Task prompt: Provide an exact copy of the lines from the beginning of the records through the line that includes "combed wool up.", and of no others.

========

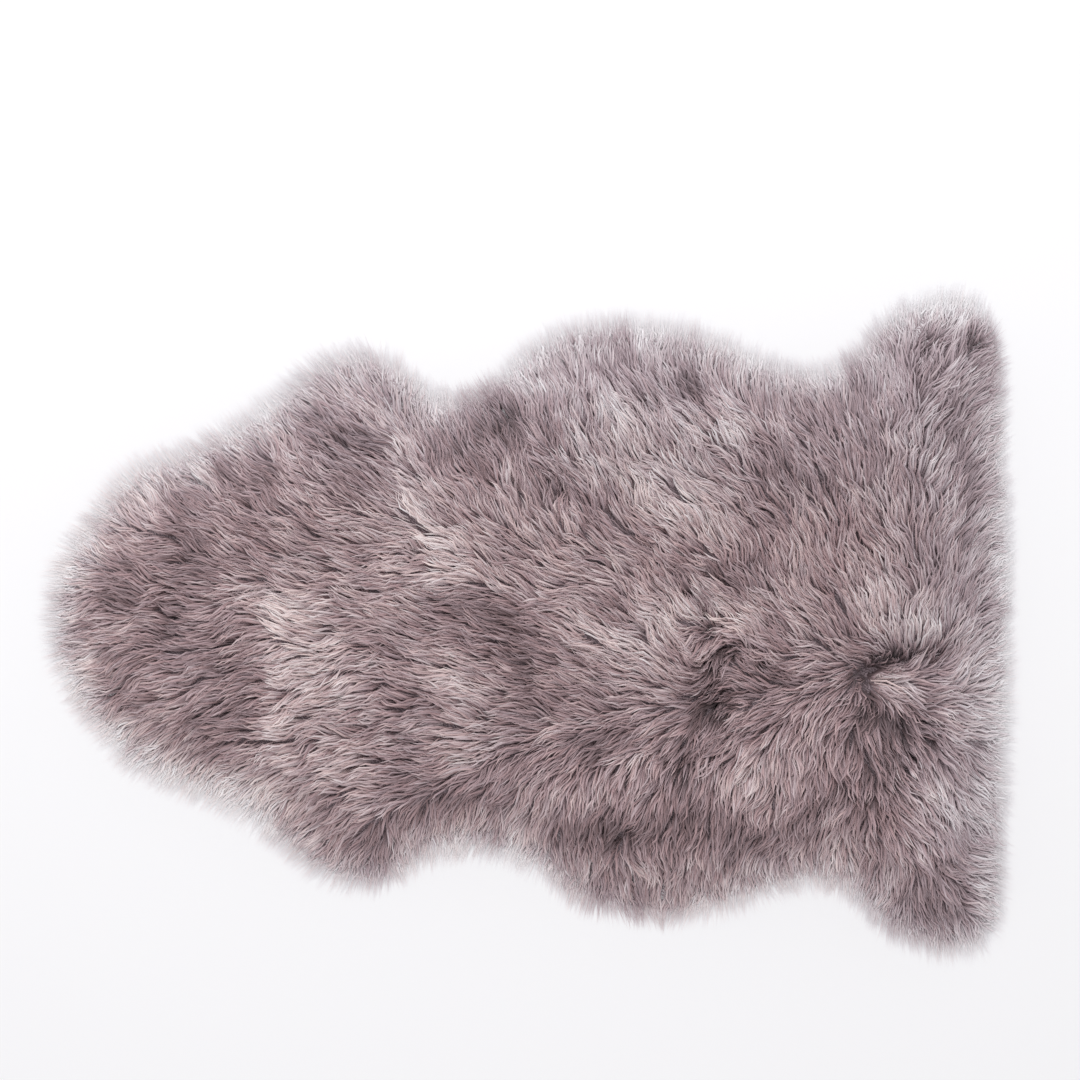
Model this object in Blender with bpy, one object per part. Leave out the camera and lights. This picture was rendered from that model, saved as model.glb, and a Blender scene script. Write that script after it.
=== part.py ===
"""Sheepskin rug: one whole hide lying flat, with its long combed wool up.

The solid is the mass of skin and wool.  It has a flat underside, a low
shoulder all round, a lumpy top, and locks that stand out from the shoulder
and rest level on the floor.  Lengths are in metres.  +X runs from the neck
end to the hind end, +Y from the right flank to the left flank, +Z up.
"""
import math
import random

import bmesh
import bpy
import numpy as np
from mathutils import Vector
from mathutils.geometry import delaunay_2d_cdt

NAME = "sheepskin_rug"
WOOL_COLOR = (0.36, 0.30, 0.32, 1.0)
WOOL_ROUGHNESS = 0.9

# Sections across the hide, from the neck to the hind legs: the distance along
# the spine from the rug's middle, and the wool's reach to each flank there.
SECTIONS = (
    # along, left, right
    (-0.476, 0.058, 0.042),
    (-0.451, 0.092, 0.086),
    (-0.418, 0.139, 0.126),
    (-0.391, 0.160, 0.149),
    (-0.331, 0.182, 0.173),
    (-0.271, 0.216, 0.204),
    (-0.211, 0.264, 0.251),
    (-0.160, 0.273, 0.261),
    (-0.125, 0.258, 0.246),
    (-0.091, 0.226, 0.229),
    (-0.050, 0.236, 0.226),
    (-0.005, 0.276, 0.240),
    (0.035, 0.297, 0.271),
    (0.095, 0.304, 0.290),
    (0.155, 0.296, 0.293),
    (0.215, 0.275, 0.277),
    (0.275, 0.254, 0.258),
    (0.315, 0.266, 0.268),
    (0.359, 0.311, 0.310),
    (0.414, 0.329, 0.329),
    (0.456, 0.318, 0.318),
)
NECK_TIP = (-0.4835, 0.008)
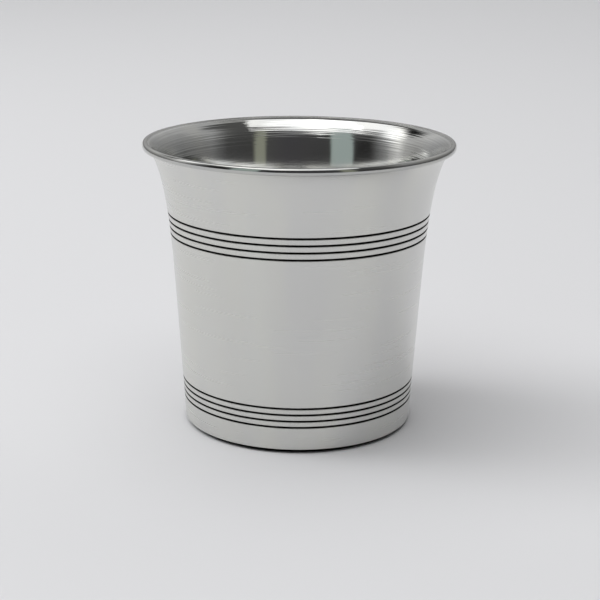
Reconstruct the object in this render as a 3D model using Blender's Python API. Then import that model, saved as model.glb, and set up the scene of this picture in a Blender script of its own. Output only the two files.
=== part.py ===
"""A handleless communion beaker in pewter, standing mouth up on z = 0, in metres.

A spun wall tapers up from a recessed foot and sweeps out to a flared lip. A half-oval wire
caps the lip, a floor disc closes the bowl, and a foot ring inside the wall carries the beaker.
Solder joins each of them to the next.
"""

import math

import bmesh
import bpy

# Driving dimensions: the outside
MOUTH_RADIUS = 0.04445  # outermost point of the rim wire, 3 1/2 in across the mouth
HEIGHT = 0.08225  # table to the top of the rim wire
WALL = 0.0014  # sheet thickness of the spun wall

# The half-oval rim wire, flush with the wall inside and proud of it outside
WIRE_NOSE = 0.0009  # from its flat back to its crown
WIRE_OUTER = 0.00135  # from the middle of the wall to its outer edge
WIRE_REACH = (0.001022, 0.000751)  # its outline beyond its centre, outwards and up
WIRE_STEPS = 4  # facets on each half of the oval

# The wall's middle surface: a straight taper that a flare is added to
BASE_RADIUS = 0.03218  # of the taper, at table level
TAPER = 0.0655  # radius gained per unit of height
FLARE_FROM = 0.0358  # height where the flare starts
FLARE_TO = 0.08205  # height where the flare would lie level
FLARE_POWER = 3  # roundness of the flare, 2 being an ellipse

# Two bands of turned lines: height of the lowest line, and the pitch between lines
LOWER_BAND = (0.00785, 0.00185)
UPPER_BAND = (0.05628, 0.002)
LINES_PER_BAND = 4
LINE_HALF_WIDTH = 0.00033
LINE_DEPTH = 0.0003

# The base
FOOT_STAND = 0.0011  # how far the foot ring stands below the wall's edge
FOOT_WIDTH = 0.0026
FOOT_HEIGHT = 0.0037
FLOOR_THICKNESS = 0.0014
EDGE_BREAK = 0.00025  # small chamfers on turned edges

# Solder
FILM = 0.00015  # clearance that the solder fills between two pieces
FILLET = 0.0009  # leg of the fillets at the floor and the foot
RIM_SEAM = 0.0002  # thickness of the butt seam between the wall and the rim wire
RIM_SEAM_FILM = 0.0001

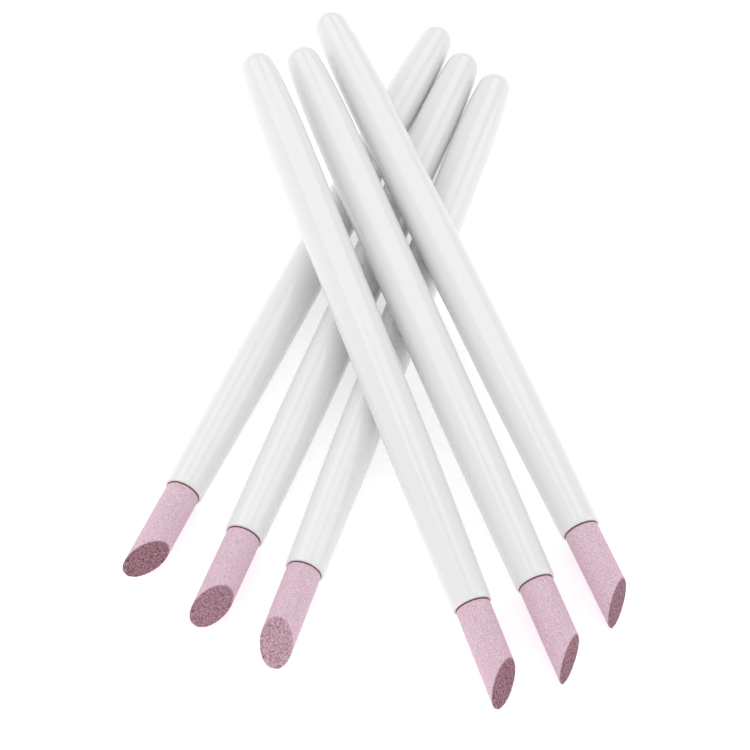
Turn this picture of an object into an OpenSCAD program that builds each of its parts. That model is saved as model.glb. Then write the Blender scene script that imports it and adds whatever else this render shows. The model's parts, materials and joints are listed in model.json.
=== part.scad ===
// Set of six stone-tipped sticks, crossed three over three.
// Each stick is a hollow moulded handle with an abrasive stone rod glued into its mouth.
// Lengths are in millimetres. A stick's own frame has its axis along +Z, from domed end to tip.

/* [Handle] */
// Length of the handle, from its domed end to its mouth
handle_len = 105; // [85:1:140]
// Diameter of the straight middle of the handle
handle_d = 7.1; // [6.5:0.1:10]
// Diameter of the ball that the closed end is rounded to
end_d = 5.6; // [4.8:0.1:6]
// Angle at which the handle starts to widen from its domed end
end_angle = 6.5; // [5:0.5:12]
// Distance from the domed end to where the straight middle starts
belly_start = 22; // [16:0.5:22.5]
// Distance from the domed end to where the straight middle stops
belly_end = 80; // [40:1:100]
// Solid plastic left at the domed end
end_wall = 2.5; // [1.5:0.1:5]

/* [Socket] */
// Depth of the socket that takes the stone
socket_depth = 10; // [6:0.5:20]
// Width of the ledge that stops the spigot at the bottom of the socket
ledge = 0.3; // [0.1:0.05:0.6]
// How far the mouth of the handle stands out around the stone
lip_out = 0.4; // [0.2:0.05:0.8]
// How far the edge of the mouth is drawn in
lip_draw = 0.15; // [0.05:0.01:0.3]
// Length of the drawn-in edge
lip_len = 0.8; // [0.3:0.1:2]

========

Task response:
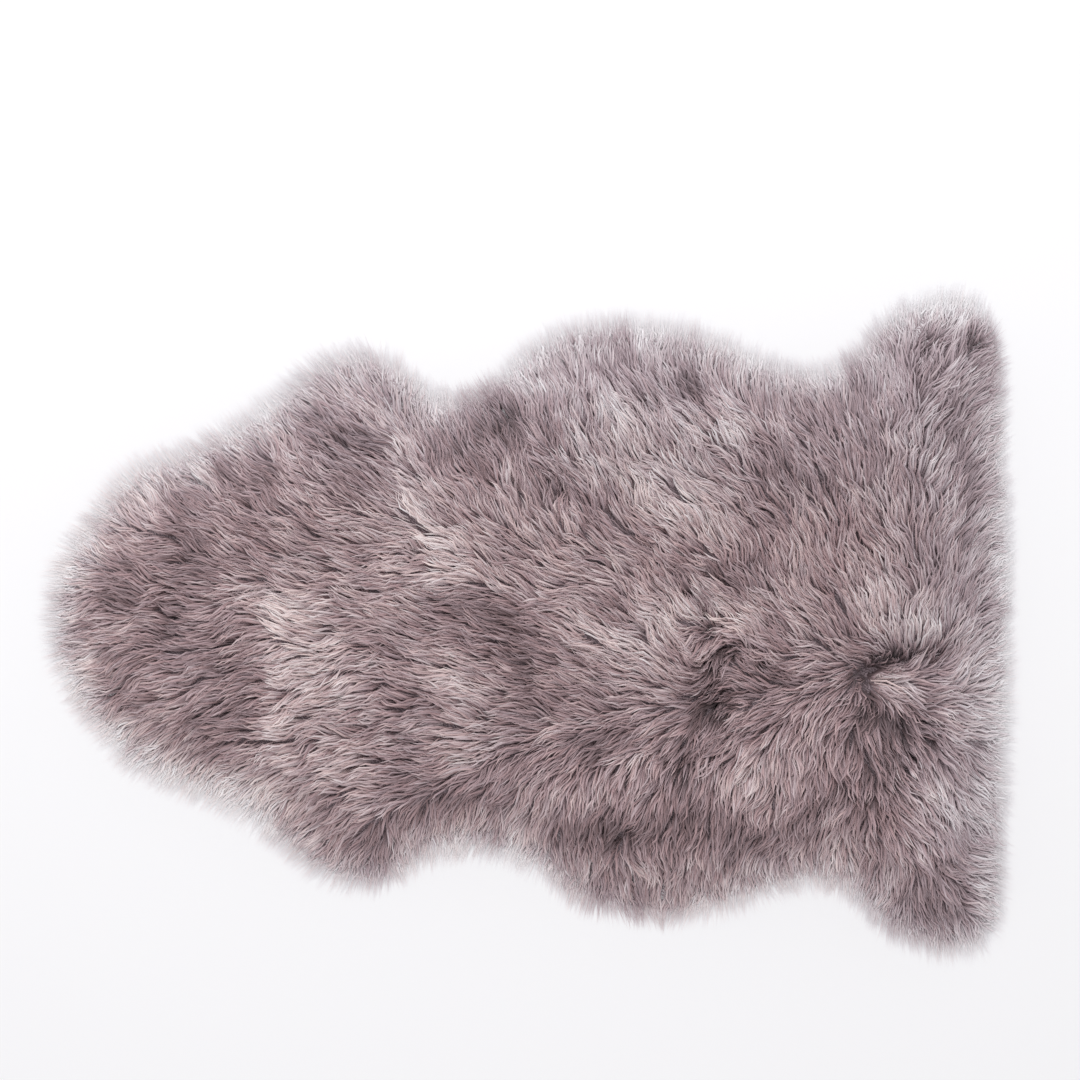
Model this object in Blender with bpy, one object per part. Leave out the camera and lights. This picture was rendered from that model, saved as model.glb, and a Blender scene script. Write that script after it.
=== part.py ===
"""Sheepskin rug: one whole hide lying flat, with its long combed wool up.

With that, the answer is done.